In 1951, Alton bought a ranch at Hilliard, Wyoming and they moved to Evanston to work the Morrell Ranch. A longtime friend of theirs came to Evanston for a visit. He was just starting out his stock contracting career. They had run and worked cattle together on the desert. This friend was Swanny Kirby. Swanny began his contracting business with the Cowboy Days Rodeo after that visit.
Howard raised and sold many Brahma bulls to Swanny. When Howard met a horse he couldn’t ride he was traded for bucking stock to Bar T Rodeo. Many of these horses and bull went to the National Finals including Hilliard Flatt a well-known bucking horse by the rodeo cowboys. Howard always loved rodeos. Participating when able, helping with chutes, judging, timing whatever was needed and continued to attend all the events he could.

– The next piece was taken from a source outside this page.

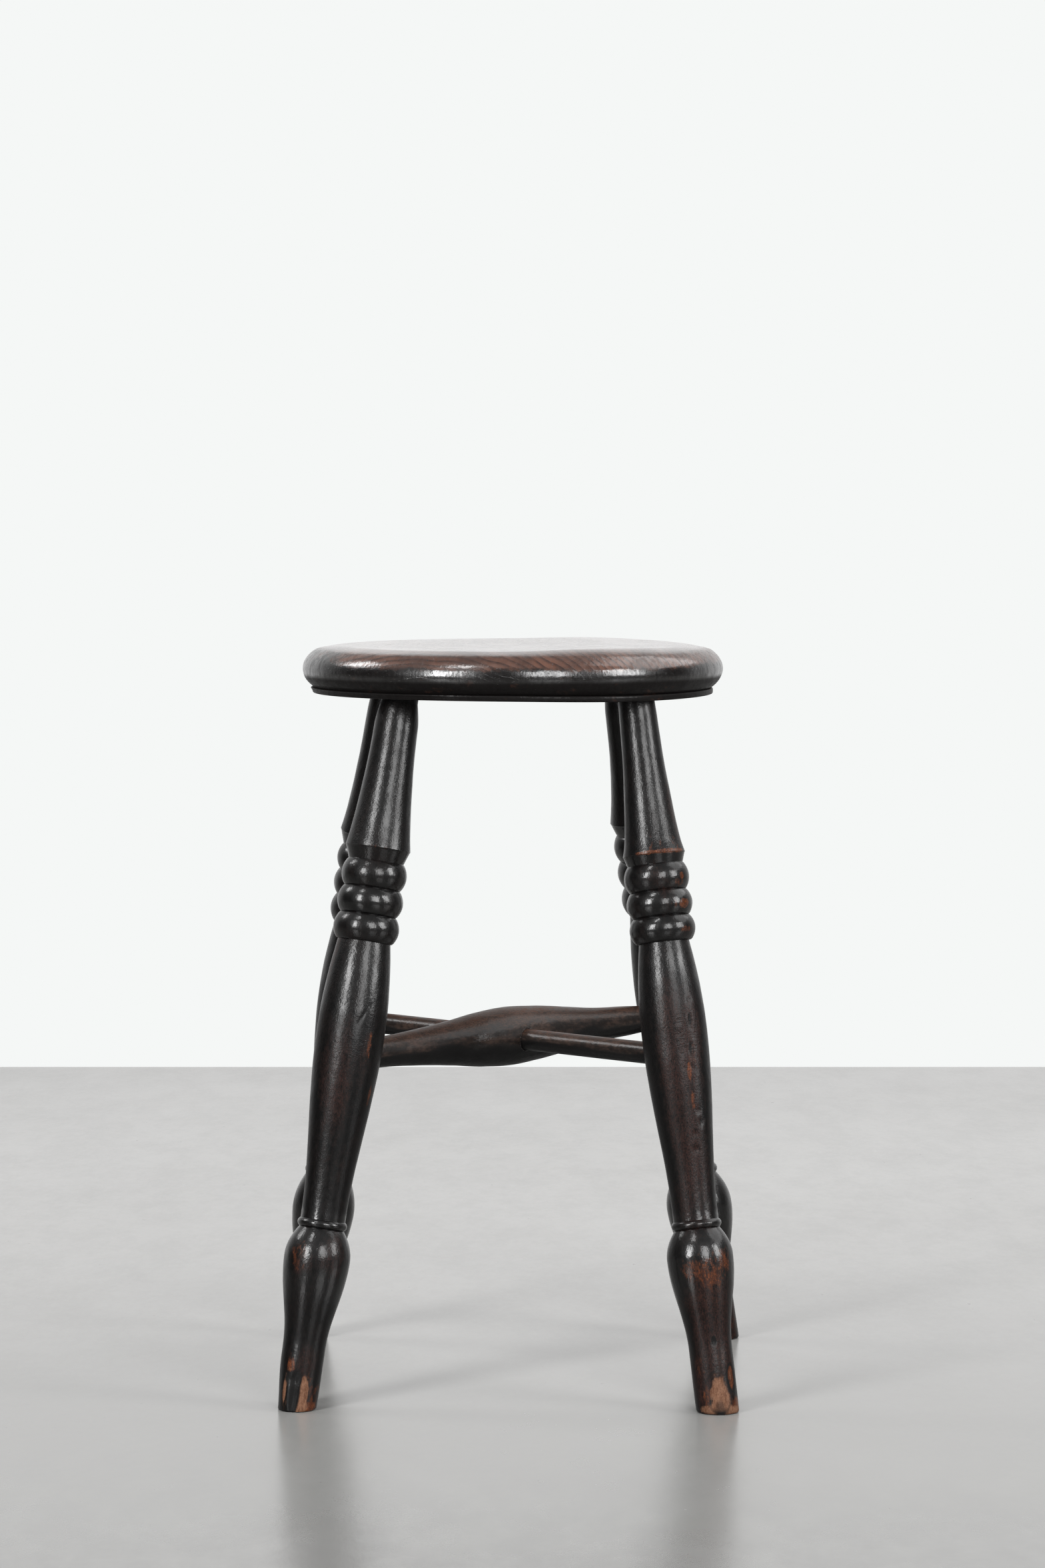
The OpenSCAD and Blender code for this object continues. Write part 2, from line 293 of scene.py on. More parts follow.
def turned_wood(name, black, brown, ruddy_dark, ruddy_light):
    """Near-black stained and waxed turned wood, with its grain along Z."""
    s = Shader(name)
    cloudy = s.noise((11, 11, 30), 4, 0.6)
    blotchy = s.noise((2.6, 2.6, 5), 3, 0.6, offset=(7, 3, 1))
    fibres = s.noise((0.45, 0.45, 9), 2, 0.6)
    pits = s.noise((1.25, 1.25, 1.7), 2, 0.55)
    hammered = s.noise((4.0, 4.0, 5.0), 2, 0.5, offset=(3, 5, 2))
    turning = s.noise((16, 16, 0.6), 1, 0.4)
    speckle = s.noise((0.9, 0.9, 1.4), 3, 0.65, offset=(5, 2, 9))
    crackle = s.noise((1.1, 1.1, 1.6), 3, 0.6, offset=(2, 8, 4))
    crinkles = s.noise((6, 6, 0.8), 2, 0.5, 0.4)

    warm = s.attribute("warm")
    wear = s.attribute("wear")
    bare = s.attribute("bare")
    dark = s.attribute("dark")
    scar = s.attribute("scar")
    satin = s.attribute("satin")
    matt = s.attribute("matt")

    shade = s.math("MULTIPLY_ADD", blotchy, 0.45, s.math("MULTIPLY", cloudy, 0.55))
    color = s.mix(s.span(shade, 0.42, 0.70), black, brown)
    warmth = s.math("ADD", warm, s.math("MULTIPLY_ADD", shade, 1.8, -0.95))
    warmth = s.math("MULTIPLY", s.span(warmth, 0.25, 1.1), s.span(warm, 0.02, 0.3))
    mottled = s.math("MULTIPLY_ADD", speckle, 0.6, s.math("MULTIPLY", fibres, 0.4))
    ruddy = s.mix(s.span(mottled, 0.38, 0.62), ruddy_dark, ruddy_light)
    color = s.mix(warmth, color, ruddy)
    color = s.mix(s.span(mottled, 0.55, 0.75, 0.0, 0.35), color, PITCH_AND_SHADE)
    worn = s.math("ADD", wear, s.math("MULTIPLY_ADD", blotchy, 1.8, -0.95))
    worn = s.math("MULTIPLY", s.span(worn, 0.25, 0.95), s.span(wear, 0.04, 0.3))
    color = s.mix(worn, color, s.mix(s.span(mottled, 0.36, 0.60), ORANGE, BURNT_ORANGE))
    stripped = s.math("ADD", bare, s.math("MULTIPLY_ADD", blotchy, 1.0, -0.5))
    stripped = s.math("MULTIPLY", s.span(stripped, 0.35, 0.75), s.span(bare, 0.05, 0.3))
    pale = s.math("MULTIPLY_ADD", fibres, 0.3, s.math("MULTIPLY", crackle, 0.3))
    pale = s.math("MULTIPLY_ADD", blotchy, 0.4, pale)
    color = s.mix(stripped, color, s.mix(s.span(pale, 0.38, 0.62), TAN, DARK_TAN))
    # the dark mark: near black dents, spots and tenons on the legs, and painted shade on the stretchers'
    # undersides
    color = s.mix(s.span(dark, 0.1, 0.7), color, PITCH_AND_SHADE)

    rough = s.span(blotchy, 0.25, 0.75, 0.36, 0.46)
    rough = s.math("MULTIPLY_ADD", stripped, 0.2, rough)
    rough = s.math("MULTIPLY_ADD", dark, 0.2, rough, clamp=True)
    gloss = s.span(cloudy, 0.28, 0.68, 0.60, 0.30)
    gloss = s.math("MULTIPLY", gloss, s.span(stripped, 0.0, 1.0, 1.0, 0.35))
    gloss = s.math("MULTIPLY", gloss, s.span(dark, 0.1, 1.0, 1.0, 0.35))
    gloss = s.math("MULTIPLY", gloss, s.span(warm, 0.3, 1.0, 1.0, 0.42))
    gloss = s.math("MULTIPLY", gloss, s.span(satin, 0.0, 1.0, 1.0, 0.62))
    gloss = s.math("MULTIPLY", gloss, s.span(matt, 0.0, 1.0, 1.0, 0.22))
    gloss_rough = s.math("MULTIPLY_ADD", satin, 0.06, s.span(hammered, 0.3, 0.7, 0.12, 0.17))
    pitted = s.math("MULTIPLY", pits, s.span(cloudy, 0.30, 0.65, 0.45, 1.0))
    pitted = s.math("MULTIPLY", pitted, s.math("MULTIPLY_ADD", satin, 0.5, 1.0))
    crinkled = s.math("MULTIPLY", s.span(crinkles, 0.52, 0.66), scar)
    normal = s.bump(hammered, 0.13)
    normal = s.bump(pitted, 0.12, normal)
    normal = s.bump(crinkled, 0.12, normal)
    normal = s.bump(fibres, 0.010, normal)
    normal = s.bump(turning, 0.008, normal)
    normal = s.bump(s.math("MULTIPLY", crackle, stripped), -0.10, normal)
    return s.finish(color, rough, normal, Specular_IOR_Level=0.11, Coat_Weight=gloss,
                    Coat_Roughness=gloss_rough, Coat_Normal=normal)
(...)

Howard competed in rodeos most of his life. When he was too old to ride Bareback and Saddlebronc he began team roping and cow cutting. He was well known for his expertise in cow cutting and won many awards.
Howard worked for Myers Land and Livestock and J.R. Broadbent Cattle Company from 1951 until 1990. He was foreman for both companies and was very successful with their companies. He had cattle buyers from all over the United States come to purchase their livestock because of the successful stock he raised. Howard had a real knack for livestock management and loved all the work and joy he felt in a good day’s ride. Howard would ride day after day to look for cattle or sheep and never tire of the life style. He raised his children to love the land and life as a cowboy.

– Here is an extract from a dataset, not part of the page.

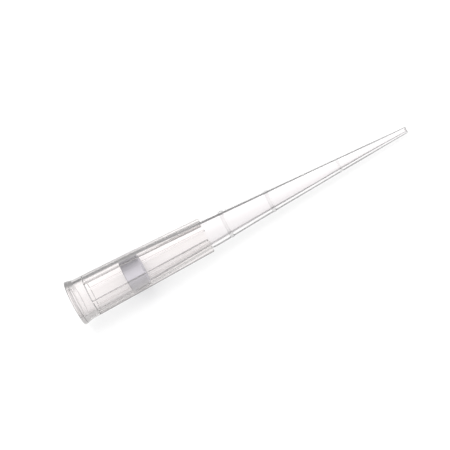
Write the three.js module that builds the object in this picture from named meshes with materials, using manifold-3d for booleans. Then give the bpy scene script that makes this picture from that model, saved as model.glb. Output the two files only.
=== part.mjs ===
// Filter pipette tip, 200 microlitre size, lying on its side as it comes to rest.
// One clear injection-moulded polypropylene body with a porous plug pressed into its bore.
// Millimetres, +Z up. The tip's axis runs along +X from the mouth to the fine end and slopes
// down by a few degrees, because the wide rim and the ends of two fins carry it on the surface.
import * as THREE from 'three';
import * as BufferGeometryUtils from 'three/addons/utils/BufferGeometryUtils.js';
import Module from 'manifold-3d';

// ---------- driving dimensions (mm) ----------
const LENGTH = 59.0;              // face of the mouth to the fine end
const SEGMENTS = 48;              // sides of every turned surface, a multiple of the fin count
const FLANGE_RADIUS = 3.77;       // rim of the mouth
const LIP_ROUND = 0.2;            // rounding of the rim
const COLLAR_RADIUS = 3.47;       // plain collar under the rim
const COLLAR_END = 3.02;          // shoulder where the collar steps down to the cone
const FUNNEL_RADIUS = 3.4;        // inner edge of the mouth face
const FUNNEL_DEPTH = 1.05;        // lead-in funnel that guides the pipette's nose
const BORE_RADIUS = 2.76;         // bore at the foot of the funnel
const FIN_COUNT = 6;
const FIN_THICKNESS = 0.24;
const FIN_START = 2.9;            // fins run out of the collar shoulder
const FIN_END = 23.5;
const FIN_END_ROUND = 0.26;
const FIN_RADIUS_TOP = 3.475;     // outer radius of the fins at the collar
const FIN_RADIUS_FOOT = 2.96;     // and at their lower ends
const PLUG_START = 9.24;          // porous plug, measured from the mouth face
const PLUG_LENGTH = 3.06;
const PLUG_GAP = 0.02;            // clearance left between the plug and the bore
const PLUG_CHAMFER = 0.12;
// graduation rings: centre along the axis, half width, height
const RINGS = [
  [27.07, 0.32, 0.09],
  [34.81, 0.32, 0.085],
  [47.06, 0.26, 0.035],
];

// outer cone: distance from the mouth face, radius
const CONE = [
  [COLLAR_END, 3.16], [6.0, 3.09], [9.4, 3.0], [13.3, 2.87], [16.0, 2.75], [19.5, 2.58],
  [23.5, 2.40], [24.5, 2.395], [27.07, 2.245], [31.7, 1.95], [34.81, 1.78], [39.2, 1.535],
  [44.2, 1.265], [47.06, 1.12], [51.7, 0.89], [54.2, 0.75], [56.8, 0.61], [58.3, 0.54], [LENGTH, 0.5],
];
// bore: distance from the mouth face, radius
const BORE = [
  [FUNNEL_DEPTH, BORE_RADIUS], [4.2, 2.71], [9.2, 2.60], [12.4, 2.48], [16.0, 2.31], [19.5, 2.12],
  [24.5, 1.88], [31.7, 1.47], [39.2, 1.11], [47.06, 0.71], [54.2, 0.38], [LENGTH, 0.25],
];

const at = (table, x) => {
  for (let i = 1; i < table.length; i++) {
    const [x0, y0] = table[i - 1], [x1, y1] = table[i];
    if (x <= x1) return y0 + (y1 - y0) * (x - x0) / (x1 - x0);
  }
  return table[table.length - 1][1];
};

// ---------- turned surfaces ----------
// A profile of [distance, radius] pairs, closed on itself, turned about the Y axis.
// The flats of the polygon, not its corners, face straight down.
const turned = (profile) => {
  const points = profile.map(([y, r]) => new THREE.Vector2(r, y));
  points.push(points[0].clone());
  const half = Math.PI / SEGMENTS;
  return new THREE.LatheGeometry(points, SEGMENTS, half, Math.PI * 2);
};

const lip = [];
for (let i = 0; i <= 3; i++) {
  const a = (i / 3) * Math.PI / 2;
  lip.push([LIP_ROUND * (1 - Math.cos(a)), FLANGE_RADIUS - LIP_ROUND * (1 - Math.sin(a))]);
}
const outer = [
  ...lip,
  [0.58, 3.70], [0.9, 3.61], [1.21, 3.53], [1.6, 3.485], [2.2, COLLAR_RADIUS],
  [COLLAR_END - 0.08, COLLAR_RADIUS - 0.01], [COLLAR_END, COLLAR_RADIUS - 0.09],
];
const stations = CONE.map(([y]) => y).filter((y) => !RINGS.some(([c, w]) => Math.abs(y - c) < w + 0.05));
const rings = RINGS.flatMap(([c, w, h]) => [[c - w, 0], [c - w * 0.45, h], [c + w * 0.45, h], [c + w, 0]]);
const cone = [
  ...stations.map((y) => [y, at(CONE, y)]),
  ...rings.map(([y, h]) => [y, at(CONE, y) + h]),
].sort((a, b) => a[0] - b[0]);
cone[cone.length - 1][0] = LENGTH - 0.06;
cone.push([LENGTH, at(CONE, LENGTH) - 0.06]);
const inner = [
  ...BORE.slice().reverse(),
  [0.55, 3.04], [0, FUNNEL_RADIUS],
];

const solid = (wasm, geometry) => {
  const g = geometry.index ? geometry.clone() : BufferGeometryUtils.mergeVertices(geometry.clone());
  g.deleteAttribute('normal');
  g.deleteAttribute('uv');
  const m = BufferGeometryUtils.mergeVertices(g, 1e-5);
  return new wasm.Manifold(new wasm.Mesh({
    numProp: 3,
    vertProperties: new Float32Array(m.attributes.position.array),
    triVerts: new Uint32Array(m.index.array),
  }));
};
const geometryOf = (manifold) => {
  const mesh = manifold.getMesh();
  const g = new THREE.BufferGeometry();
  const n = mesh.vertProperties.length / mesh.numProp;
  const position = new Float32Array(n * 3);
  for (let i = 0; i < n; i++) {
    for (let k = 0; k < 3; k++) position[3 * i + k] = mesh.vertProperties[i * mesh.numProp + k];
  }
  g.setAttribute('position', new THREE.BufferAttribute(position, 3));
  g.setIndex(Array.from(mesh.triVerts));
  return g;
};

// ---------- fins ----------
// Each fin is a thin plate in a plane through the axis: its foot is buried in the wall,
// its outer edge tapers with the tip and its lower corner is rounded.
const finOutline = () => {
  const s = new THREE.Shape();
  const foot = (y) => at(CONE, Math.max(y, COLLAR_END)) - 0.16;
  const edge = (y) => FIN_RADIUS_TOP + (FIN_RADIUS_FOOT - FIN_RADIUS_TOP) * (y - FIN_START) / (FIN_END - FIN_START);
  s.moveTo(foot(FIN_START), FIN_START);
  s.lineTo(edge(FIN_START), FIN_START);
  s.lineTo(edge(FIN_END - FIN_END_ROUND), FIN_END - FIN_END_ROUND);
  for (let i = 1; i <= 3; i++) {
    const a = (i / 3) * Math.PI / 2;
    s.lineTo(edge(FIN_END) - FIN_END_ROUND * (1 - Math.cos(a)), FIN_END - FIN_END_ROUND * (1 - Math.sin(a)));
  }
  s.lineTo(foot(FIN_END), FIN_END);
  for (const y of [19.5, 16.0, 13.3, 9.4, 6.0]) s.lineTo(foot(y), y);
  s.closePath();
  return s;
};
const finPlate = (angle) => {
  const g = new THREE.ExtrudeGeometry(finOutline(), { depth: FIN_THICKNESS, bevelEnabled: false });
  g.translate(0, 0, -FIN_THICKNESS / 2);
  g.rotateY(angle);
  return g;
};

const wasm = await Module();
wasm.setup();

let body = solid(wasm, turned([...outer, ...cone, ...inner]));
if (body.volume() < 0) throw new Error('profile runs the wrong way round');
for (let i = 0; i < FIN_COUNT; i++) {
  // two fins stand 30 degrees either side of straight down
  const angle = (i + 0.5) * (Math.PI * 2) / FIN_COUNT;
  body = body.add(solid(wasm, finPlate(angle)));
}
const bodyGeometry = geometryOf(body);

const plugEnd = PLUG_START + PLUG_LENGTH;
const plugGeometry = geometryOf(solid(wasm, turned([
  [PLUG_START, at(BORE, PLUG_START) - PLUG_GAP - PLUG_CHAMFER],
  [PLUG_START + PLUG_CHAMFER, at(BORE, PLUG_START + PLUG_CHAMFER) - PLUG_GAP],
  [plugEnd - PLUG_CHAMFER, at(BORE, plugEnd - PLUG_CHAMFER) - PLUG_GAP],
  [plugEnd, at(BORE, plugEnd) - PLUG_GAP - PLUG_CHAMFER],
  [plugEnd, 0],
  [PLUG_START, 0],
])));

// ---------- laying the tip down ----------
// Turned geometry has its axis along +Y. Laid down, +Y points along +X, and the tip's own
// "down" is local +X before the turn. The slope is that of the line under the rim and the
// lowest point further along.
const lay = new THREE.Matrix4().makeBasis(
  new THREE.Vector3(0, 0, -1),  // local X -> down
  new THREE.Vector3(1, 0, 0),   // local Y -> along
  new THREE.Vector3(0, -1, 0),  // local Z -> across
);
bodyGeometry.applyMatrix4(lay);
plugGeometry.applyMatrix4(lay);

const p = bodyGeometry.attributes.position;
let rimX = 0, rimZ = 0;
for (let i = 0; i < p.count; i++) {
  if (p.getX(i) < 2 && p.getZ(i) < rimZ - 1e-6) { rimZ = p.getZ(i); rimX = p.getX(i); }
}
let slope = Infinity;
for (let i = 0; i < p.count; i++) {
  if (p.getX(i) > 5) slope = Math.min(slope, Math.atan2(p.getZ(i) - rimZ, p.getX(i) - rimX));
}

const bodyMaterial = new THREE.MeshStandardMaterial({
  color: 0xeef0ec, roughness: 0.12, metalness: 0, transparent: true, opacity: 0.35,
});
const plugMaterial = new THREE.MeshStandardMaterial({ color: 0xb4b2ba, roughness: 0.9, metalness: 0 });

const tipBody = new THREE.Mesh(bodyGeometry, bodyMaterial);
tipBody.name = 'tip_body';
const filterPlug = new THREE.Mesh(plugGeometry, plugMaterial);
filterPlug.name = 'filter_plug';

const tilted = new THREE.Group();
tilted.add(tipBody, filterPlug);
tilted.rotation.y = slope;

// origin at the bottom centre of the bounding box
const tip = new THREE.Group();
tip.add(tilted);
tip.updateMatrixWorld(true);
const box = new THREE.Box3().setFromObject(tipBody, true);
const centre = box.getCenter(new THREE.Vector3());
tip.position.set(-centre.x, -centre.y, -box.min.z);
tip.updateMatrixWorld(true);

export default tip;
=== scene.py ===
"""A filtered pipette tip: a ribbed, clear polypropylene cone with a porous plug in its bore."""
import math

import bmesh
import bpy
import numpy as np
from mathutils import Matrix, Vector, noise


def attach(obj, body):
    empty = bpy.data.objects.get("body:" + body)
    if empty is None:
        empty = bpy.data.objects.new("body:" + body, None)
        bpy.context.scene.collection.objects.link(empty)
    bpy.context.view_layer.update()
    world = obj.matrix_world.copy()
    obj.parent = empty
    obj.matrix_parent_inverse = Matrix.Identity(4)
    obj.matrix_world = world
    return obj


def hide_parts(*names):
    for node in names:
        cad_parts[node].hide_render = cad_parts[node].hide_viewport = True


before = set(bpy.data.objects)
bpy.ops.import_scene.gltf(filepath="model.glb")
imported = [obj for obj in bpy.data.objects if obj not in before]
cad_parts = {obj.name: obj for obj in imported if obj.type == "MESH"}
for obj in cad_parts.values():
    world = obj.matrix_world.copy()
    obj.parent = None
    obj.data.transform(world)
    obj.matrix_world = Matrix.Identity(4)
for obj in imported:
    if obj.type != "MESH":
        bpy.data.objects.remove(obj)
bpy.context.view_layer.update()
MM = 0.001

# ---------------------------------------------------------------- dimensions, mm
LENGTH = 59.0
FLANGE_RADIUS = 3.7617  # the round rim lies inside the faceted one
LIP_ROUND = 0.2
COLLAR_RADIUS = 3.47
COLLAR_END = 3.02
FLARE = [(LIP_ROUND, FLANGE_RADIUS), (0.58, 3.70), (0.9, 3.61), (1.21, 3.53), (1.6, 3.485), (2.2, COLLAR_RADIUS), (COLLAR_END - 0.1, COLLAR_RADIUS - 0.01)]
CONE = [(3.02, 3.16), (6.0, 3.09), (9.4, 3.0), (13.3, 2.87), (16.0, 2.75), (19.5, 2.58), (23.5, 2.40), (24.5, 2.395), (27.07, 2.245), (31.7, 1.95), (34.81, 1.78), (39.2, 1.535), (44.2, 1.265), (47.06, 1.12), (51.7, 0.89), (54.2, 0.75), (56.8, 0.61), (58.3, 0.54), (59.0, 0.5)]
BORE = [(1.05, 2.76), (4.2, 2.71), (9.2, 2.60), (12.4, 2.48), (16.0, 2.31), (19.5, 2.12), (24.5, 1.88), (31.7, 1.47), (39.2, 1.11), (47.06, 0.71), (54.2, 0.38), (59.0, 0.25)]
FUNNEL = [(0.0, 3.40), (0.55, 3.04), (1.05, 2.76)]
RINGS = [(27.07, 0.32, 0.09), (34.81, 0.32, 0.085), (47.06, 0.26, 0.035)]
END_ROUND = 0.1
FIN_COUNT = 6
FIN_THICKNESS = 0.24
FIN_FILLET = 0.05
FIN_START = 2.95
FIN_END = 23.5
FIN_END_ROUND = 0.26
FIN_RADIUS_TOP = 3.47
FIN_RADIUS_FOOT = 2.955
ARC_STEPS = 18  # steps round the cone between two fins
PLUG_START = 9.24
PLUG_END = 12.30
PLUG_GAP = 0.02
PLUG_CHAMFER = 0.12

# the way it lies: rim and two fin ends on the floor, the axis falling towards the small end
SLOPE = 0.04912987
MOUTH = np.array((-29.3877, 0.0, 3.76721))
AXIS = np.array((math.cos(SLOPE), 0.0, -math.sin(SLOPE)))
UP = np.array((math.sin(SLOPE), 0.0, math.cos(SLOPE)))
SIDE = np.array((0.0, 1.0, 0.0))


def smooth(table):
    """Monotone cubic through (u, radius) pairs."""
    xs = np.array([a for a, _ in table], float)
    ys = np.array([b for _, b in table], float)
    h = np.diff(xs)
    dl = np.diff(ys) / h
    m = np.zeros(len(xs))
    m[0], m[-1] = dl[0], dl[-1]
    for i in range(1, len(xs) - 1):
        if dl[i - 1] * dl[i] > 0:
            w1, w2 = 2 * h[i] + h[i - 1], h[i] + 2 * h[i - 1]
            m[i] = (w1 + w2) / (w1 / dl[i - 1] + w2 / dl[i])

    def f(x):
        i = int(np.clip(np.searchsorted(xs, x) - 1, 0, len(h) - 1))
        t = (x - xs[i]) / h[i]
        return float((2 * t**3 - 3 * t**2 + 1) * ys[i] + (t**3 - 2 * t**2 + t) * h[i] * m[i] + (-2 * t**3 + 3 * t**2) * ys[i + 1] + (t**3 - t**2) * h[i] * m[i + 1])

    return f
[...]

Howard was a 4-H Leader for nearly 30 years and continued to help his Great Grandchildren. He was a Wyoming State Brand Inspector for more than 20 years.
Howard exemplified the life of a Cowboy. He loved the life, he breathed the life and was a true example of a cowboy. He loved the lifestyle, horses, ranching, rodeo and spending his life in a saddle. He was admired by many and there was always a cowboy story to be told around his cup of coffee.